*WRITTEN EXERCISE*.
Count every line below that contains "rigid", then state the total with no other output.

— Begin EXTRACTED INFORMATION —

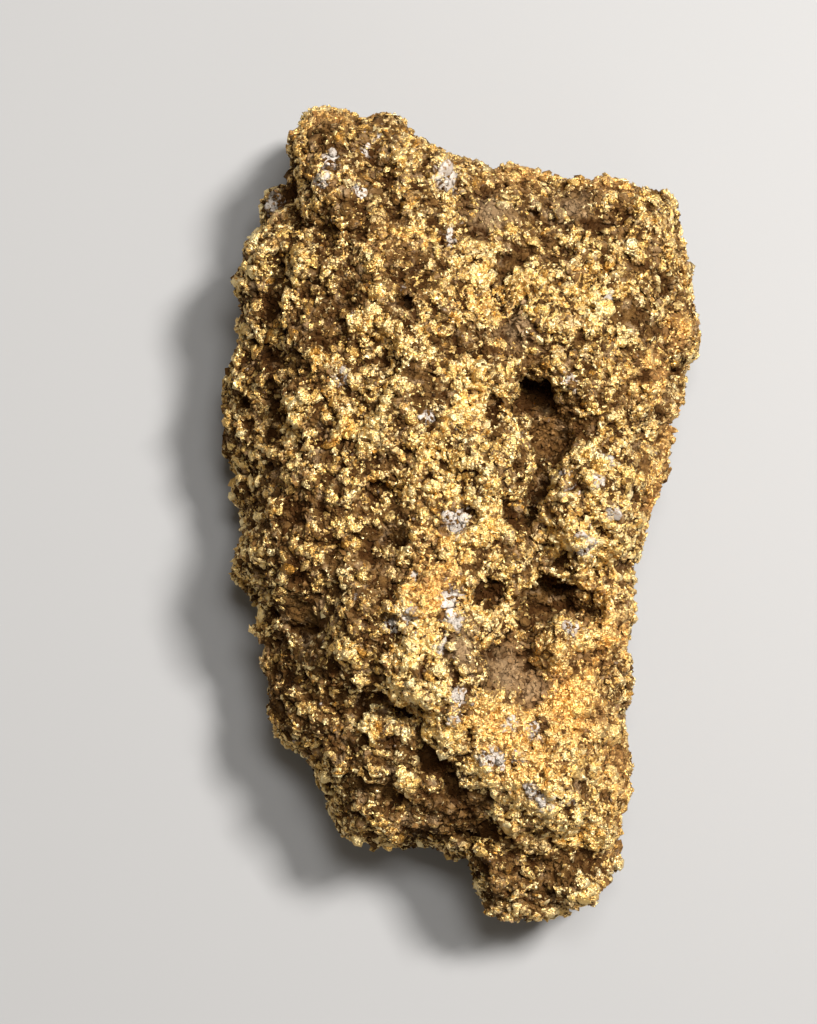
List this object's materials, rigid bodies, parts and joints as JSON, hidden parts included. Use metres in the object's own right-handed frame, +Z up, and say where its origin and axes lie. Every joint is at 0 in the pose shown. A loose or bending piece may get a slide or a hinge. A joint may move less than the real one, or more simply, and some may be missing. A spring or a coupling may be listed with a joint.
{
  "type": "gold nugget",
  "caption": "Rough gold nugget: one long craggy lump of granular gold, brown ironstone and a little white quartz grown together, with a deep fissure, lying on its flattest side.",
  "frame": {"origin": "middle of the bounding box, on the surface that the nugget lies on", "axes": "+Z up through the thickness, +Y along the nugget towards its narrow knobbly end with two heads, +X across it towards the side with the fissure"},
  "size_m": [0.0486, 0.0824, 0.0275],
  "materials": {
    "gold": null,
    "ironstone": "dull brown limonite, earthy in the hollows",
    "quartz": "milky, slightly glassy"
  },
  "bodies": {
    "root": {"nugget": "gold"}
  },
  "joints": []
}
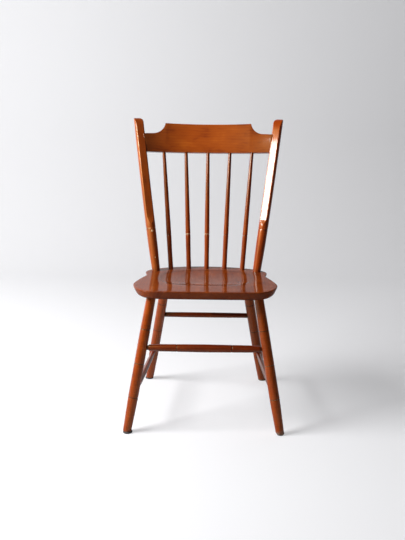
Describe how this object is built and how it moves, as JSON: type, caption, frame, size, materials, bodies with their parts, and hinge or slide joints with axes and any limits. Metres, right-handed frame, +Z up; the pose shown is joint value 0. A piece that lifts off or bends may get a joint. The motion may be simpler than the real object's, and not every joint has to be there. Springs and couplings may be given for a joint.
{
  "type": "spindle-back side chair",
  "caption": "Armless side chair of stained and lacquered maple: shaped seat, bent posts with planed flats, notched crest rail, turned spindles and splayed legs.",
  "frame": {"origin": "on the floor, under the middle of the chair's width and depth", "axes": "+X to the right seen from the front, +Y from front to back, +Z up"},
  "size_m": [0.4944, 0.5144, 0.9054],
  "materials": {
    "stained_maple_seat": "red-brown stain under glossy lacquer, rubbed on the arrises",
    "stained_maple_back": "red-brown stain under glossy lacquer, one post chipped at its ring",
    "stained_maple_turned": "red-brown stain under glossy lacquer, dark in the ring grooves, chipped to bare wood at some rings",
    "black_rubber": "scuffed matt rubber",
    "tan_rubber": "dirty matt rubber",
    "worn_steel": "dull, scratched"
  },
  "bodies": {
    "root": {"seat": "stained_maple_seat", "crest_rail": "stained_maple_back", "back_post_left": "stained_maple_back", "back_post_right": "stained_maple_back", "spindle_1": "stained_maple_turned", "spindle_2": "stained_maple_turned", "spindle_3": "stained_maple_turned", "spindle_4": "stained_maple_turned", "spindle_5": "stained_maple_turned", "front_left_leg": "stained_maple_turned", "front_right_leg": "stained_maple_turned", "rear_left_leg": "stained_maple_turned", "rear_right_leg": "stained_maple_turned", "front_stretcher": "stained_maple_turned", "rear_stretcher": "stained_maple_turned", "left_stretcher": "stained_maple_turned", "right_stretcher": "stained_maple_turned", "front_left_glide": "black_rubber", "rear_left_glide": "black_rubber", "rear_right_glide": "tan_rubber", "front_right_glide": "worn_steel"}
  },
  "joints": []
}
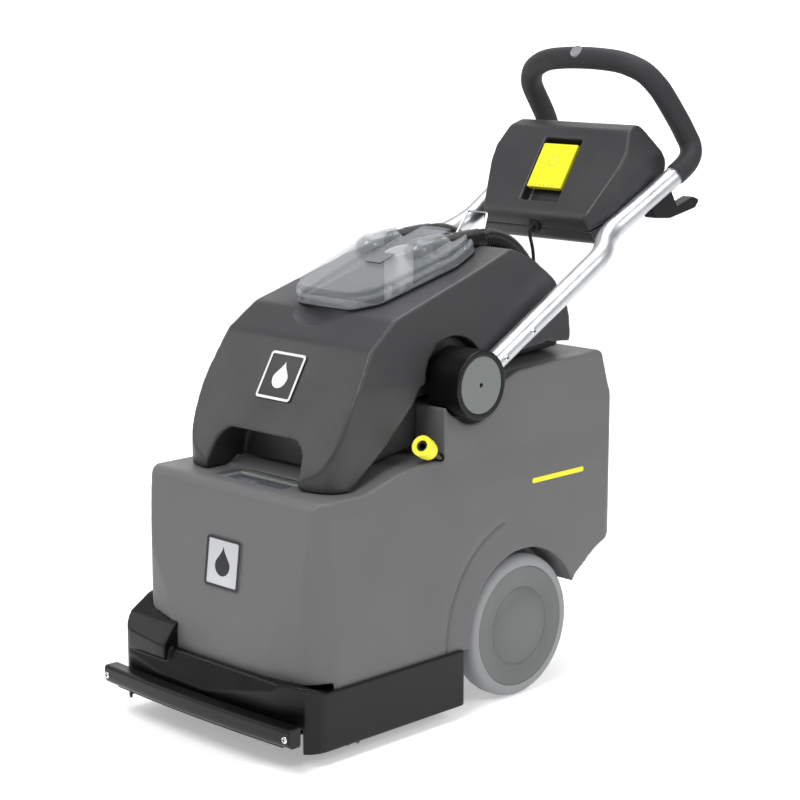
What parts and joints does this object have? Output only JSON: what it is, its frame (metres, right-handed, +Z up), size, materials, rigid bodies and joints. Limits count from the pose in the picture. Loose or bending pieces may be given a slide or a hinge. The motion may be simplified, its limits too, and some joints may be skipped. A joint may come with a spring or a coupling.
{
  "type": "carpet extractor",
  "caption": "Walk-behind carpet extractor: grey base on two wheels, charcoal recovery tank with clear lid and hoses, brush and vacuum shoe in front, folding push handle with console",
  "frame": {"origin": "centre of the bounding box in plan, on the floor the wheels and brush stand on", "axes": "+X across the machine to its right-hand hub seen from behind with the nose away, +Y from the nose to the handle, +Z up"},
  "size_m": [0.46, 1.0517, 1.0678],
  "materials": {
    "body_grey": "fine-grained moulded mid-grey plastic",
    "charcoal": "pebble-grained charcoal plastic",
    "black_plastic": "near-black moulded plastic, slightly shiny",
    "steel_painted": "dark paint on folded steel",
    "natural_plastic": "milky moulded plastic",
    "white_plastic": "white moulded plastic",
    "steel": "bright steel",
    "chrome": "plated screws",
    "badge_silver": "satin silver plate with a dark border",
    "badge_black": "black plate with a light border",
    "tube_alloy": "satin anodised tube",
    "yellow": "yellow moulded plastic",
    "tyre_grey": "light grey rubber tyre",
    "wheel_grey": "greenish-grey moulded wheel disc",
    "rubber_black": "black rubber",
    "grip_rubber": "dark grey soft grip",
    "cap_grey": "mid-grey plastic caps",
    "bristle": "stiff nylon bristles",
    "clear": "clear moulded lid",
    "hose_black": "ribbed black hose",
    "motor_grey": "motor casings",
    "line_clear": "milky feed tube"
  },
  "bodies": {
    "chassis": {"body_shell": "body_grey", "base_skirt": "black_plastic", "chassis_plate": "steel_painted", "solution_tank": "natural_plastic", "fill_strainer": "black_plastic", "mains_inlet": "rubber_black", "body_badge": "badge_silver", "axle": "steel", "axle_clips": "steel", "vacuum_motor": "motor_grey", "vacuum_ducts": "black_plastic", "hose_sockets": "black_plastic", "solution_pump": "motor_grey", "solution_line": "line_clear", "spray_bar": "steel", "spray_nozzles": "yellow", "brush_motor": "motor_grey", "brush_bearings": "black_plastic", "drive_belt": "rubber_black", "pivot_boss_left": "black_plastic", "pivot_boss_right": "black_plastic", "coupling_body": "black_plastic", "console_cable": "rubber_black"},
    "wheel_left": {"tyre_left": "tyre_grey", "rim_left": "black_plastic", "wheel_cover_left": "wheel_grey"},
    "wheel_right": {"tyre_right": "tyre_grey", "rim_right": "black_plastic", "wheel_cover_right": "wheel_grey"},
    "brush": {"brush_core": "black_plastic", "brush_bristles": "bristle"},
    "brush_drive": {"motor_pulley": "steel"},
    "collar": {"coupling_collar": "yellow"},
    "fill_cover": {"fill_lid": "clear"},
    "shoe": {"vacuum_shoe": "black_plastic", "shoe_lip": "rubber_black", "shoe_screws": "chrome"},
    "tank": {"recovery_tank": "charcoal", "tank_badge": "badge_black"},
    "bail": {"tank_bail": "steel"},
    "lid": {"dome_lid": "clear", "lid_gasket": "rubber_black", "float_cage": "white_plastic", "hose_cuffs": "black_plastic", "suction_hose_left": "hose_black", "suction_hose_right": "hose_black"},
    "float": {"float_ball": "white_plastic"},
    "handle": {"handle_tube_left": "tube_alloy", "handle_tube_right": "tube_alloy", "handle_hub_left": "black_plastic", "handle_hub_right": "black_plastic", "hub_discs": "wheel_grey", "tube_screws": "chrome", "grip_loop": "grip_rubber", "grip_caps": "cap_grey", "console_shell": "charcoal", "console_base": "charcoal", "console_gland": "rubber_black", "cable_hook": "black_plastic"},
    "rocker": {"rocker_switch": "yellow"}
  },
  "joints": [
    {"name": "handle_fold", "type": "hinge", "parent": "chassis", "child": "handle", "pos_m": [0, -0.105, 0.552], "axis": [1, 0, 0], "range_deg": [-12, 61], "deforming": ["console_cable"]},
    {"name": "rocker_tilt", "type": "hinge", "parent": "handle", "child": "rocker", "pos_m": [0, 0.33742, 0.85318], "axis": [1, 0, 0], "range_deg": [-6, 6]},
    {"name": "tank_lift", "type": "slide", "parent": "chassis", "child": "tank", "axis": [0, 0, 1], "range_m": [0, 0.036], "deforming": ["suction_hose_left", "suction_hose_right"]},
    {"name": "lid_lift", "type": "slide", "parent": "tank", "child": "lid", "axis": [0, 0, 1], "range_m": [0, 0.05], "deforming": ["suction_hose_left", "suction_hose_right"]},
    {"name": "bail_swing", "type": "hinge", "parent": "tank", "child": "bail", "pos_m": [0, 0.1, 0.735], "axis": [1, 0, 0], "range_deg": [-10, 50]},
    {"name": "float_rise", "type": "slide", "parent": "lid", "child": "float", "axis": [0, 0, 1], "range_m": [0, 0.04]},
    {"name": "fill_hinge", "type": "hinge", "parent": "chassis", "child": "fill_cover", "pos_m": [0, -0.343, 0.405], "axis": [-1, 0, 0], "range_deg": [0, 70]},
    {"name": "collar_slide", "type": "slide", "parent": "chassis", "child": "collar", "axis": [-0.2581, 0.8444, -0.4695], "range_m": [0, 0.0025], "stiffness_N_per_m": 400, "springref_m": -0.004},
    {"name": "shoe_drop", "type": "slide", "parent": "chassis", "child": "shoe", "axis": [0, 0, -1], "range_m": [0, 0.046]},
    {"name": "wheel_spin_left", "type": "hinge", "parent": "chassis", "child": "wheel_left", "pos_m": [-0.18, 0.025, 0.1215], "axis": [1, 0, 0], "continuous": true},
    {"name": "wheel_spin_right", "type": "hinge", "parent": "chassis", "child": "wheel_right", "pos_m": [0.18, 0.025, 0.1215], "axis": [1, 0, 0], "continuous": true},
    {"name": "brush_spin", "type": "hinge", "parent": "chassis", "child": "brush", "pos_m": [0, -0.34, 0.052], "axis": [1, 0, 0], "continuous": true},
    {"name": "motor_spin", "type": "hinge", "parent": "chassis", "child": "brush_drive", "pos_m": [-0.195, -0.27, 0.17], "axis": [1, 0, 0], "continuous": true}
  ],
  "couplings": [
    {"joint": "motor_spin", "follows": "brush_spin", "ratio": 1.5714}
  ]
}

— End EXTRACTED INFORMATION —

*WRITTEN SOLUTION*.
2